God is not one option among many. He is not the head of a pantheon. He is the one true God, and He will not share His glory with another. To even mention the name of another god in a way that grants it legitimacy is to commit spiritual adultery. This is because true worship is not just an external act; it is an internal posture of exclusive devotion. You cannot serve God and mammon. You cannot serve the Lord and Baal.

We live in a pluralistic age that considers this kind of exclusive claim to be the height of arrogance and intolerance. But it is the bedrock of reality. There is one God, and one mediator between God and men, the man Christ Jesus. All other "gods" are either demons or figments of our rebellious imagination. And so for us, the general equity of this command is that we must be vigilant to guard our minds and our speech from the idols of our age. We must not give credence to the false gods of secularism, materialism, sexual autonomy, or statism. Our minds must be brought into captivity to the obedience of Christ, and our mouths must be filled with His praise, and His name alone.


Conclusion: The Rest Giver

These laws, given so long ago, reveal a God whose wisdom and grace are profound. He establishes rhythms of rest for the land, for the poor, for the animals, for the servants, and for His people. He builds a society where faithful work is honored, and where rest is a non-negotiable gift. He designs an economy where the poor are provided for with dignity. And He demands a worship that is exclusive and whole-hearted.

But Israel failed to keep these laws. Their failure to keep the Sabbath laws for the land was one of the stated reasons for their exile to Babylon, where the land finally got its rest (2 Chronicles 36:21). Their failure to rest in God led them to chase after idols, whose demands were relentless and cruel.

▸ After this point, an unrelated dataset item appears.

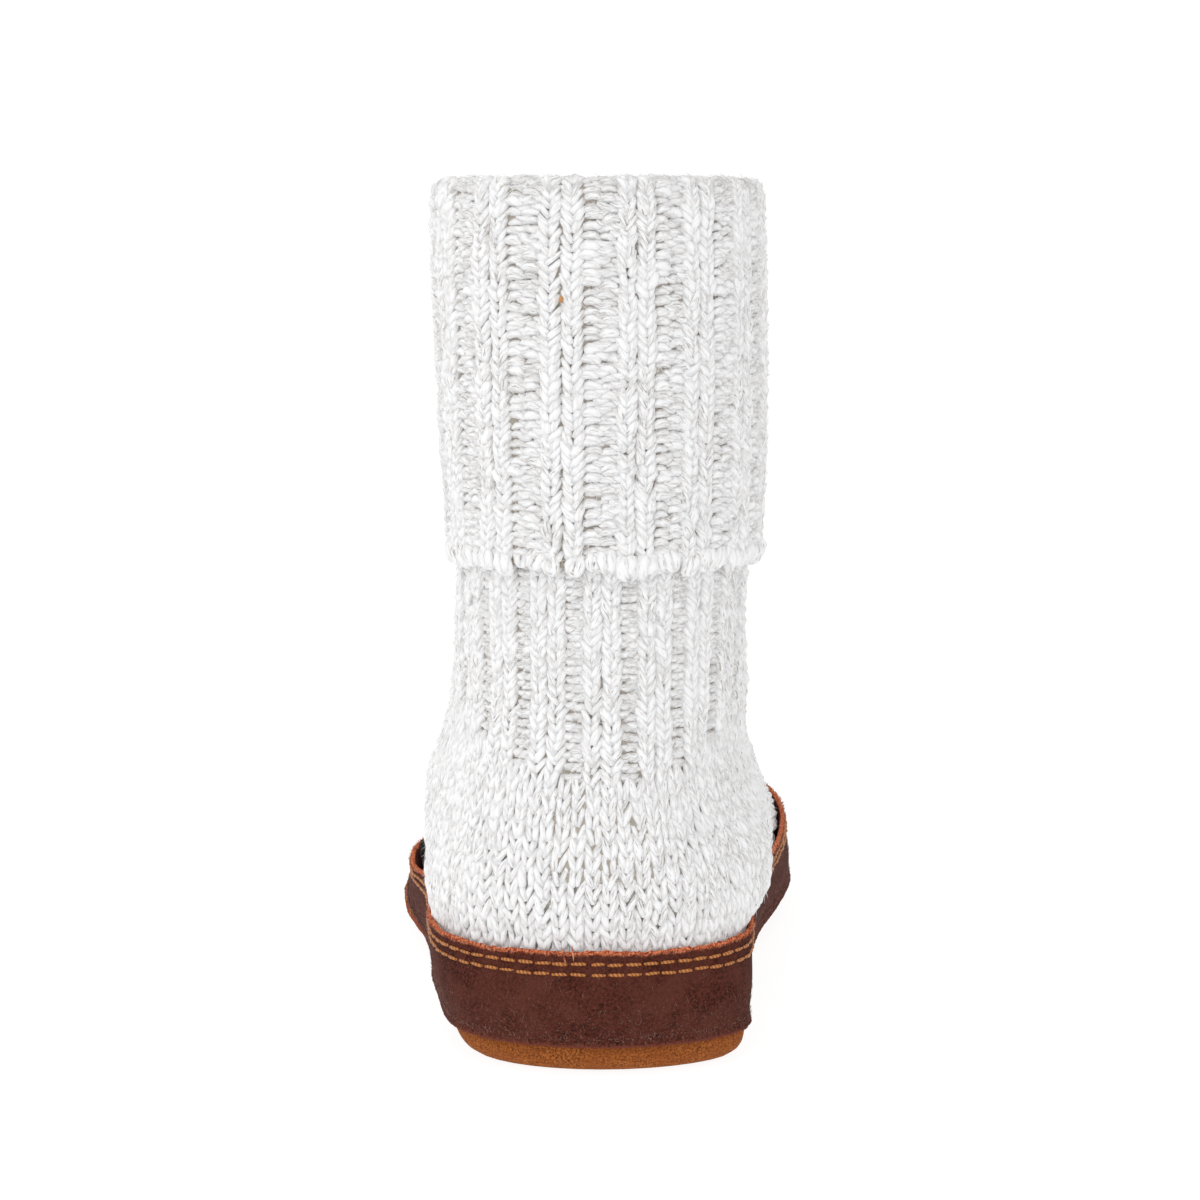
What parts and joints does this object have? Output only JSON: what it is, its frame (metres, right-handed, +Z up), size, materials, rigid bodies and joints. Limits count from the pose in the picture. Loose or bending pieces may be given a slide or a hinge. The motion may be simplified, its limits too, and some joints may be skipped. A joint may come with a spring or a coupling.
{
  "type": "slipper sock",
  "caption": "Left slipper sock: rib-knit shaft with a deep turned-down cuff, knit foot, stitched dark suede band and a tan suede cushion sole.",
  "frame": {"origin": "on the floor under the middle of the shoe's length and width", "axes": "+Y towards the toe, +Z up, +X towards the inner (medial) side of this left shoe"},
  "size_m": [0.1103, 0.268, 0.21],
  "materials": {
    "ragg_wool": "soft marled ragg-wool knit, off-white with light grey",
    "brown_suede": "dark brown brushed leather with a raw rust-coloured edge",
    "tan_suede": "tan suede with a short nap",
    "footbed_fleece": "short fleece",
    "black_tape": "woven tape, plain"
  },
  "bodies": {
    "root": {"knit_upper": "ragg_wool", "suede_band": "brown_suede", "suede_sole": "tan_suede", "footbed": "footbed_fleece", "side_tab": "black_tape"}
  },
  "joints": []
}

And this points us to our need for a true Sabbath-keeper, a true rest-giver. Jesus Christ is the one who perfectly fulfilled all of God's law. He is the one whose work was perfect and whose rest is complete. And He extends that rest to us. "Come to me, all who labor and are heavy laden, and I will give you rest" (Matthew 11:28).

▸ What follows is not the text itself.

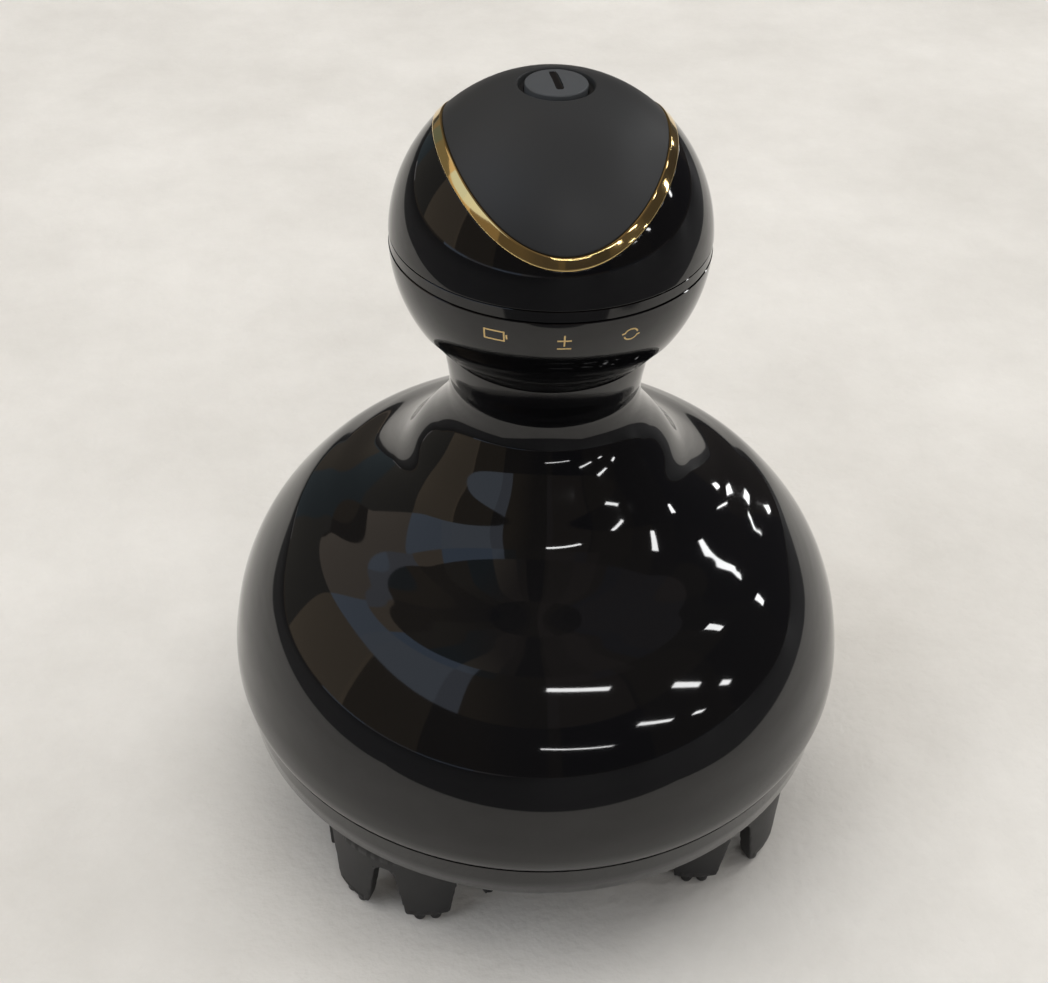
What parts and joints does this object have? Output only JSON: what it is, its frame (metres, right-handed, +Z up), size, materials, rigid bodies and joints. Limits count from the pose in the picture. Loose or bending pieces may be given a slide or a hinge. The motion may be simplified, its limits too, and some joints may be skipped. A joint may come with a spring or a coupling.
{
  "type": "electric scalp massager",
  "caption": "Cordless scalp massager with a domed gloss body, a waisted ball grip with a soft cap and power button, and claw heads that one gear train turns together.",
  "frame": {"origin": "centre of the body, on the surface that the fingertips stand on", "axes": "+Z up along the body's axis to the power button, -Y towards the front, +X to the right seen from the front"},
  "size_m": [0.1152, 0.1152, 0.1436],
  "materials": {
    "gloss_shell": "piano-black gloss",
    "gold_trim": "polished gold plating",
    "soft_touch": "matte soft-touch coating",
    "seal_rubber": "matte rubber",
    "switch_plastic": "matte moulded plastic",
    "circuit_board": "solder-mask lacquer",
    "inner_frame": "moulded plastic",
    "cell_wrap": "shrink wrap",
    "motor_steel": "plated steel can",
    "pinion_brass": "machined",
    "gear_plastic": "moulded acetal",
    "bright_steel": "ground",
    "hub_plastic": "moulded",
    "claw_silicone": "matte silicone"
  },
  "bodies": {
    "housing": {"dome_shell": "gloss_shell", "base_shell": "gloss_shell", "body_seal": "seal_rubber", "collar": "gloss_shell", "grip_lower_shell": "gloss_shell", "grip_band": "gloss_shell", "grip_upper_shell": "gloss_shell", "trim_ring": "gold_trim", "soft_cap": "soft_touch", "button_gasket": "seal_rubber", "tact_switch": "switch_plastic", "switch_board": "circuit_board", "battery_cradle": "inner_frame", "battery_cell": "cell_wrap", "main_board": "circuit_board", "board_chips": "switch_plastic", "gear_deck": "inner_frame", "motor_can": "motor_steel", "reduction_axle": "bright_steel", "spindle_bushes": "pinion_brass", "spindle_seals": "seal_rubber", "case_screws": "bright_steel", "deck_screws": "bright_steel", "charging_pad": "gloss_shell", "charging_contacts": "gold_trim"},
    "button": {"power_button": "soft_touch"},
    "rotor": {"motor_pinion": "pinion_brass"},
    "reduction": {"reduction_gear": "gear_plastic"},
    "head_drive_1": {"spindle_1": "bright_steel", "output_gear_1": "gear_plastic", "head_hub_1": "hub_plastic", "claw_head_1": "claw_silicone"},
    "head_drive_2": {"spindle_2": "bright_steel", "output_gear_2": "gear_plastic", "head_hub_2": "hub_plastic", "claw_head_2": "claw_silicone"},
    "head_drive_3": {"spindle_3": "bright_steel", "output_gear_3": "gear_plastic", "head_hub_3": "hub_plastic", "claw_head_3": "claw_silicone"},
    "head_drive_4": {"spindle_4": "bright_steel", "output_gear_4": "gear_plastic", "head_hub_4": "hub_plastic", "claw_head_4": "claw_silicone"}
  },
  "joints": [
    {"name": "head_1_spin", "type": "hinge", "parent": "housing", "child": "head_drive_1", "pos_m": [0.02293, 0.02852, 0.024], "axis": [0, 0, 1], "continuous": true},
    {"name": "head_2_spin", "type": "hinge", "parent": "housing", "child": "head_drive_2", "pos_m": [-0.02852, 0.02293, 0.024], "axis": [0, 0, 1], "continuous": true},
    {"name": "head_3_spin", "type": "hinge", "parent": "housing", "child": "head_drive_3", "pos_m": [-0.02293, -0.02852, 0.024], "axis": [0, 0, 1], "continuous": true},
    {"name": "head_4_spin", "type": "hinge", "parent": "housing", "child": "head_drive_4", "pos_m": [0.02852, -0.02293, 0.024], "axis": [0, 0, 1], "continuous": true},
    {"name": "reduction_spin", "type": "hinge", "parent": "housing", "child": "reduction", "pos_m": [0, 0, 0.034], "axis": [0, 0, 1], "continuous": true},
    {"name": "motor_spin", "type": "hinge", "parent": "housing", "child": "rotor", "pos_m": [0.00201, -0.01849, 0.037], "axis": [0, 0, 1], "continuous": true},
    {"name": "power_press", "type": "slide", "parent": "housing", "child": "button", "axis": [0, 0, -1], "range_m": [0, 0.0006], "stiffness_N_per_m": 1500, "springref_m": -0.0004}
  ],
  "couplings": [
    {"joint": "head_2_spin", "follows": "head_1_spin", "ratio": 1},
    {"joint": "head_3_spin", "follows": "head_1_spin", "ratio": 1},
    {"joint": "head_4_spin", "follows": "head_1_spin", "ratio": 1},
    {"joint": "reduction_spin", "follows": "head_1_spin", "ratio": -0.66667},
    {"joint": "motor_spin", "follows": "head_1_spin", "ratio": 2.7778}
  ]
}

The gospel is the ultimate sabbatical principle. We work for six days, as it were, under the law, trying to earn our own righteousness, and we fail. Our souls become depleted and fallow. But then Christ comes, our seventh day, our seventh year, our Jubilee. He declares a release from our debts. He provides for us, the needy, from the bounty of His own righteousness. He gives rest to our weary souls. And having received His rest, we are then freed to work, not out of frantic obligation, but out of joyful gratitude. We are freed to extend that same grace to others, to care for the poor, to give rest to those under our charge, and to speak of His name, and His name only, as the one who is our work, our rest, and our eternal refreshment.